After the main recipe, we've provided several options using slightly different ingredients.

Chocolate Cake in a Mug

Serves 2-3

In a microwave-safe mug, mix:

3 tablespoons cocoa (Dutch process preferred)
3 tablespoons hot water

Mix in:

1/4 cup + 1 tablespoon sugar (decrease a bit if using sweetened pureed fruit)
1 tablespoon pureed fruit (e.g. applesauce, mashed banana, mashed pear)
2 tablespoons oil
1 egg white
1/4 teaspoon vanilla
1/4 teaspoon lemon juice (optional)

Mix the following dry ingredients directly into the mug, or mix them in a separate bowl and then stir into the mug:

1/4 cup flour (all purpose or cake flour)
1 tablespoon dry whole milk (non-fat will also work, but whole is better)
1/4 teaspoon baking powder
1/8 teaspoon salt (or less)
1/8 teaspoon cinnamon (optional)
1/16 teaspoon cloves (optional)

Microwave on high for about 2 minutes, depending on your microwave.  Start with less time to avoid overcooking.  (Our microwave oven draws 1100 watts, and the cake cooks perfectly in 1 minute 50 seconds.)  The cake will rise an inch or more above the top of a typical 12 ounce coffee mug.  Test the cake for doneness by inserting a long pointy thing and checking to see if it comes out clean.

Turn the cake out immediately.  Run a knife around the edge of the cake to release it.  We occasionally succeed in getting the cake out in one piece.

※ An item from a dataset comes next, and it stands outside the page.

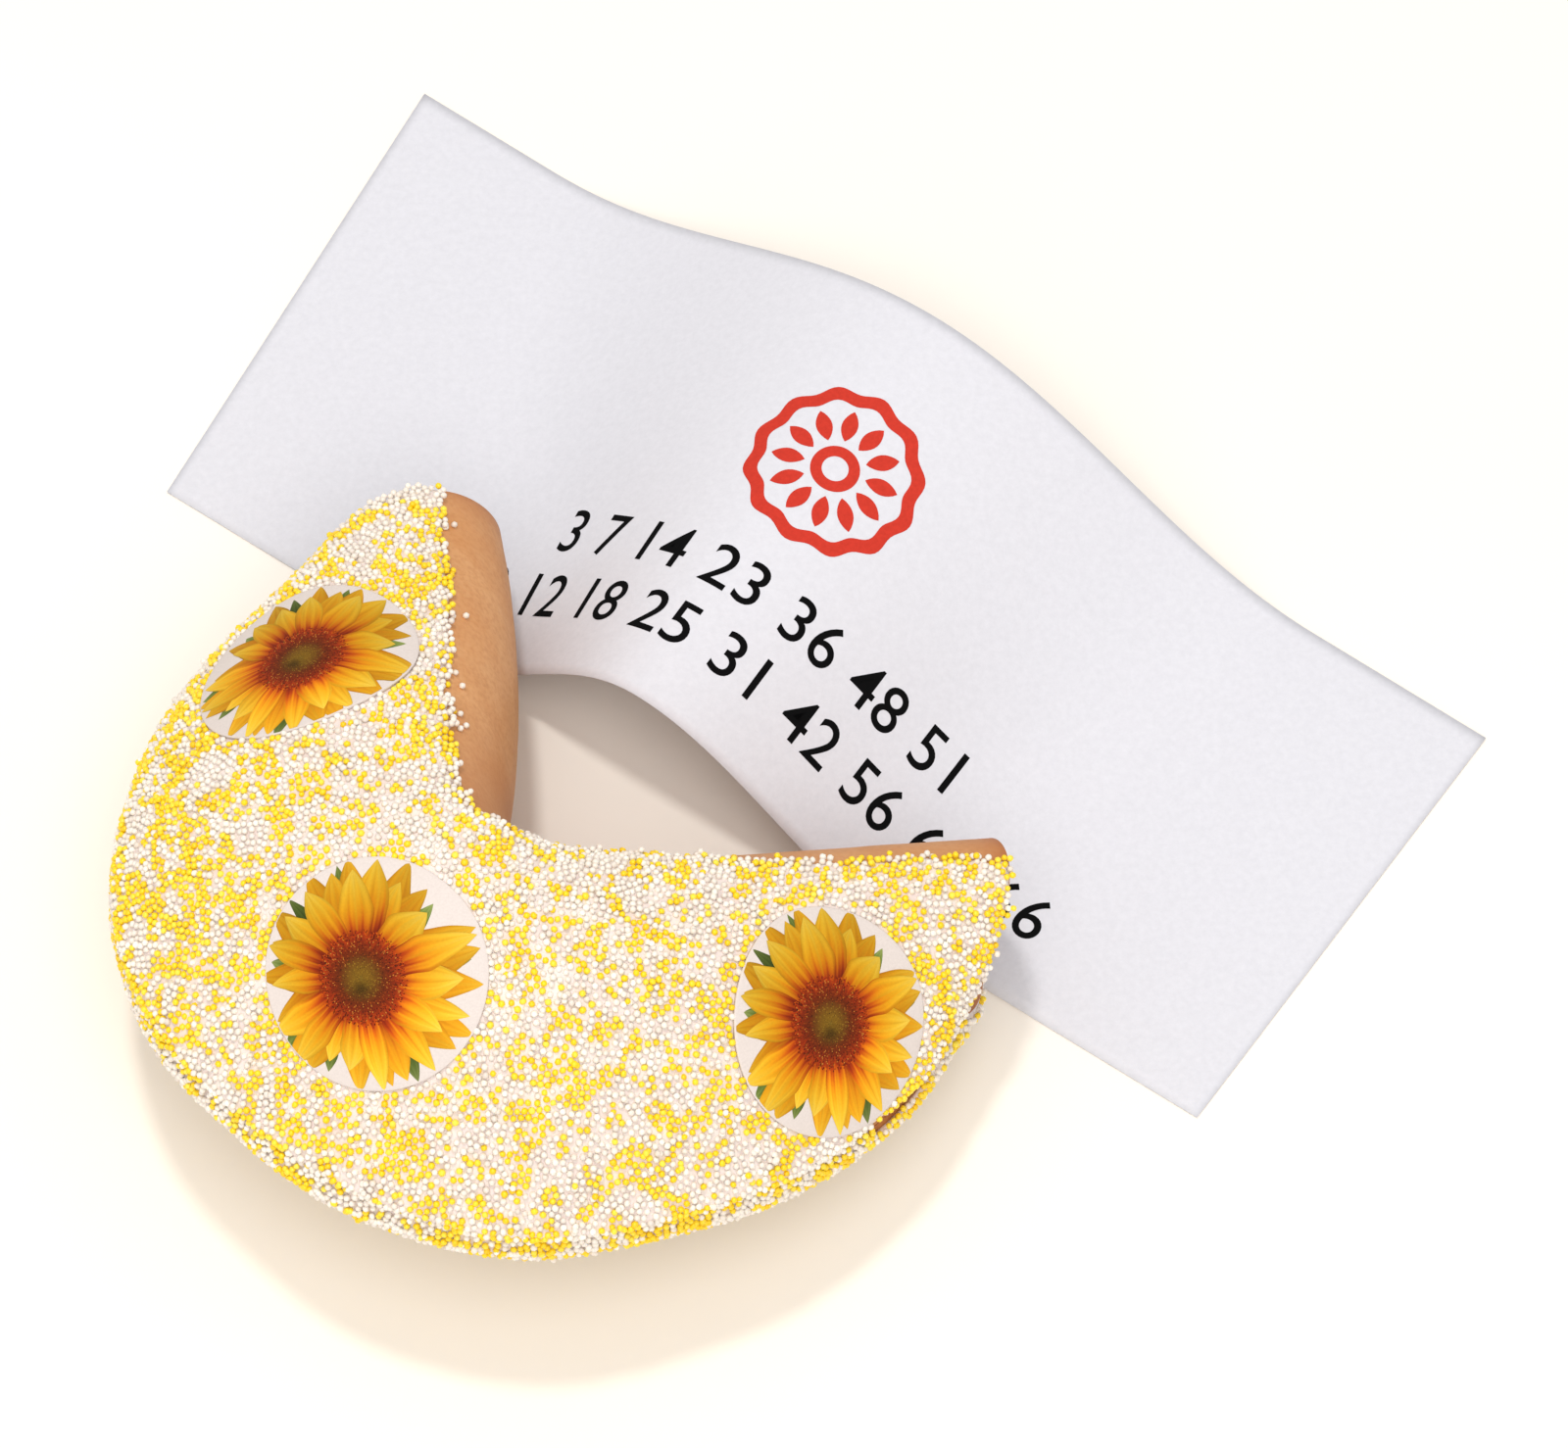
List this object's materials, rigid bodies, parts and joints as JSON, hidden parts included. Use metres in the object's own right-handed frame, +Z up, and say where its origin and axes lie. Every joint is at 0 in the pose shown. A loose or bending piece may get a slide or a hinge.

If desired, serve with more of the fruit you used in the cake.  Garnish with topaz (preferred) or rhinestones (acceptable) and sugared ostrich.



Fresh Milk Option

Substitute fresh whole milk for water and omit dry milk.
Microwave milk and cocoa briefly to heat.

Dried Egg White Option

Increase hot water or milk to 1/4 cup + 1 tablespoon.
Add 1 1/2 teaspoon dried egg white to dry ingredients.

Butter Option

Instead of using oil, melt 2 tablespoons butter in mug first, then add cocoa and water.
Omit salt if using salted butter.

Mocha Option

Add 1/4 teaspoon instant espresso powder to cocoa.
Omit lemon juice, cinnamon and cloves.